Swans

Double Door, January 21

By Monica Kendrick

Creativity is a volatile high–less predictable than drugs and harder work than sex–and when you throw in the fact that rock ‘n’ roll usually requires collaboration, you’re skating on thin ice indeed. Rock ‘n’ roll is littered with artists who blew their creative wads in the first five years of their careers and then retired into the shelter of their own legends. The histories of so many brilliant bands are studies in entropy that it’s become the rock ‘n’ roll status quo. Plenty of people believe that a good band should be ephemeral. Swans were remarkable in that almost every album they made over the course of 15 years was better–or at least more interesting–than the one before it.

They certainly didn’t seem like contenders at first. No band before them had ever been so completely and deliberately devoid of such life-affirming qualities as humor and beauty. And no lyricist had ever spelled it out quite as flatly as Michael Gira: “Use sex for control / Use power for power / Use money for cruelty / Use hate for freedom…Sex, power, money, hate,” he choked out on Swans’ full-length debut, Filth. Just the brute force of it made it impossible to sustain.
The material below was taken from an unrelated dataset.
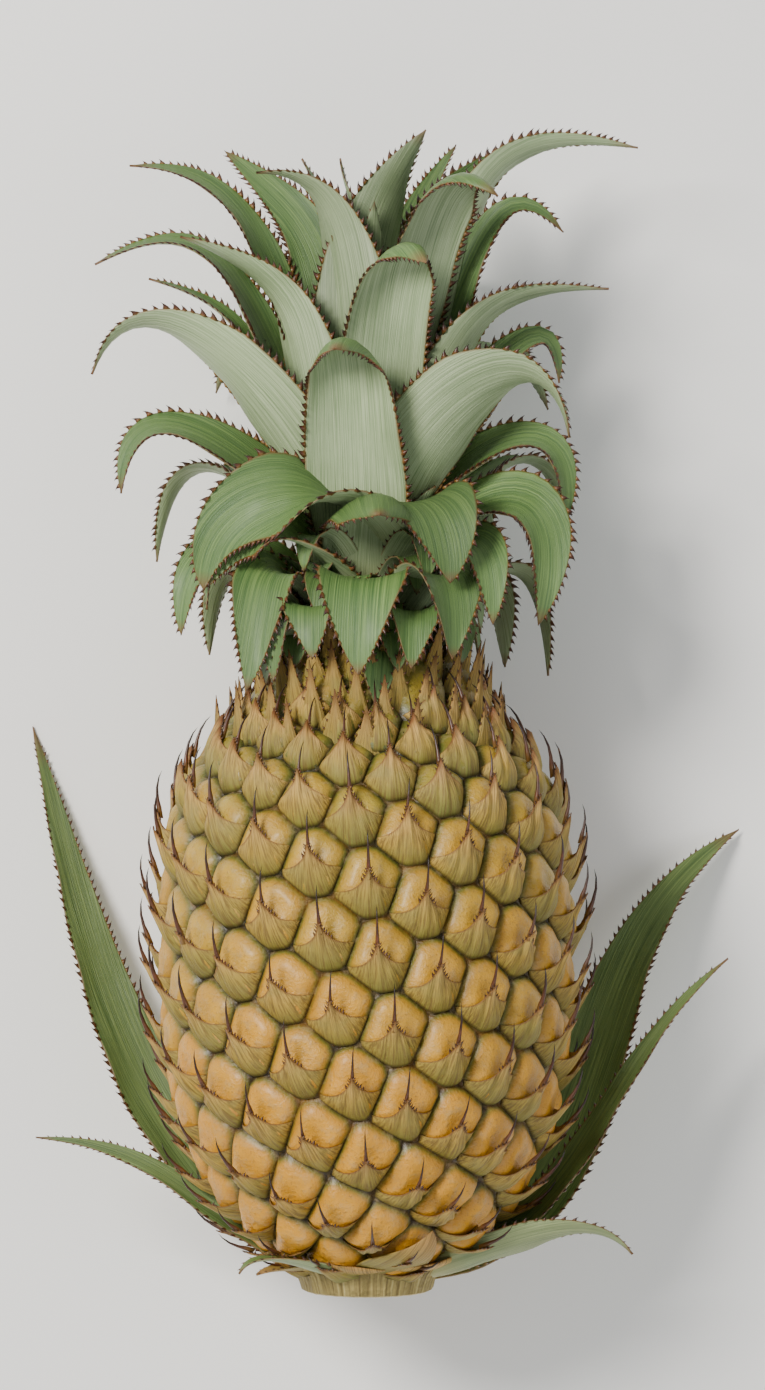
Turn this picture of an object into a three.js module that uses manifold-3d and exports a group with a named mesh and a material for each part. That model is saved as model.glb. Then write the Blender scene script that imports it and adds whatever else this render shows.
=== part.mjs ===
// A cut pineapple with its leafy crown, lying on its side.
// Millimetres. The plant's own axis runs along +Y, crown end at +Y; Z is up off the floor.
import * as THREE from "three";
import ManifoldModule from "manifold-3d";

const wasm = await ManifoldModule();
wasm.setup();
const { Manifold, Mesh: SolidMesh } = wasm;

// ---- driving sizes -------------------------------------------------------
const STEM_R = 21;            // cut stalk, at the cut
const STEM_TOP_R = 24;        // cut stalk, under the fruit
const FRUIT_BASE = 9;         // the fruit's foot, measured from the cut
const FRUIT_TOP = 207;        // top of the collar of scales, where the crown starts
const CROWN_BASE = 194;       // where the crown's own stump starts, inside the collar
const EYE_SWELL = 3.2;        // how far each eye swells past the grooves
const EYE_STEP = 0.94;        // rise from one eye to the next round the spiral
const EYE_TURN = 100.65;      // turn from one eye to the next, degrees
const EYE_FIRST = [103.4, 4.25]; // height over the fruit's foot and azimuth of one eye of the spiral
const CORE_BASE_R = 17;       // crown's stump where it leaves the fruit
const CORE_TOP_R = 6;
const CORE_TOP = 300;
const BLADE_THICK = 1.5;
const BLADE_THIN = 0.9;       // near the point
const BLADE_GAP = 0.5;        // air kept between neighbouring blades
const BLADE_SPANS = 6;
const BASE_WIDE = 0.72;       // a leaf's clasping foot against its widest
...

But five years into the game, Gira welcomed singer, performance artist, and former sex worker Jarboe into his band. It was a deft reinvention, and as it turned out, a surprising act of humility–from 1987 onward, Gira’s songs grew shoots of melody and subtlety; his lyrical lines grew long and relatively intricate; his dark voice picked up some wryness and self-reflection and just a hint of whiskey. These days Jarboe has risen from the role of ethereal foil to become the focal point of the band. It’s especially striking because if Swans have ever been about anything, they’ve been about catharsis–an ecstatic state in a broad sense, but the flip side of the bright euphoria of party music–and I would have expected a guy like Gira to be a bit possessive of his demons. Jarboe–the daughter of an FBI agent–has her demons too, but her approach to exorcism is quite different from his: she’s far more likely to shape them into eerie synth washes, disembodied sampled voices, and gothic lullabies.

These shifts have cost Swans a few fans: the early grind with its lurid images of rape, prostitution, and slavery had attracted a strongly misogynist element that reacted to Jarboe’s presence like a roomful of vampires to holy water. Even at the recent Double Door show, supposedly the band’s last Chicago show ever, watching the tightly packed crowd at the front of the stage I’m seeing a pattern emerging–of beery men with shaved heads pushing away from the stage, and small women with many piercings happily pushing toward it. The transcendence that Swans strive for these days is an entirely different beast–it builds slowly from Gira’s quiet, circular guitar patterns and Jarboe’s metronomic electronic sweeps and pulses. Only the huge drum sound, vibrating up through the floor and punctuating the waves, conjures up the old force. Cumulatively, over time, the effect is no less intense, but the long buildup is far more organic–more meditative than furious, more like breathing than punching.

Gira comes out musing, staring at a point somewhere between his guitar neck and the floor. Jarboe moves hardly at all until it’s her turn to sing lead. When she comes forward to the center mike, she moves slowly and demurely, but the voice that rips out of her small frame is a guttural blues swoop that blasts through Polly Jean Harvey’s territory and into Diamanda Galas’s. Her lyrics evoke incest, prostitution, willful submission–“I love you more than my li-ife,” she croaks–but through sheer force she winds up on top. She puts so much power through her voice that she briefly collapses–then pulls herself up to continue the set. After her songs she returns to her place behind the keyboard, her back partly turned to the crowd, leaving Gira to sing his minimalist folk rock in a room full of aftermath.

Over the last ten years the focus has shifted back and forth between them in this fashion, from record to record, spilling over into their various solo and side projects until it’s no longer clear who’s calling the shots and it doesn’t seem to matter. Though their styles don’t flow together seamlessly–it’s still pretty easy to pick out the Giras from the Jarboes–it’s also clear that they’ve influenced each other. And though this was a “farewell show,” afterward Gira (in a cowboy hat and chomping a cigar) confirms that he and Jarboe have no intention of riding off into the sunset. A flyer at the merchandise table lists half a page of upcoming projects; it seems this has just been the ritual retirement of the Swans name and its attendant baggage.

It’s easy to ascribe Gira and Jarboe’s endurance to the fact that they’re lovers, but I suspect that might make it more difficult, not less–lack of separation between artistic life and personal life has contributed to burnout in many a great talent. Like John Doe and Exene Cervenka, Gira and Jarboe smear their relationship all over their records, but with Swans, we have a “before” picture, and Gira seems both a much happier man and a much more complex artist with Jarboe than he ever was without her. It’s possible that their relationship prodded them to hold the line and stay honest artistically because the stakes were higher, the way marriage is said to prod couples to resolve arguments that might have broken them up otherwise. However they managed to avoid the crash of brittle egos that’s been the final sound of many a fine band, it’s something to be admired.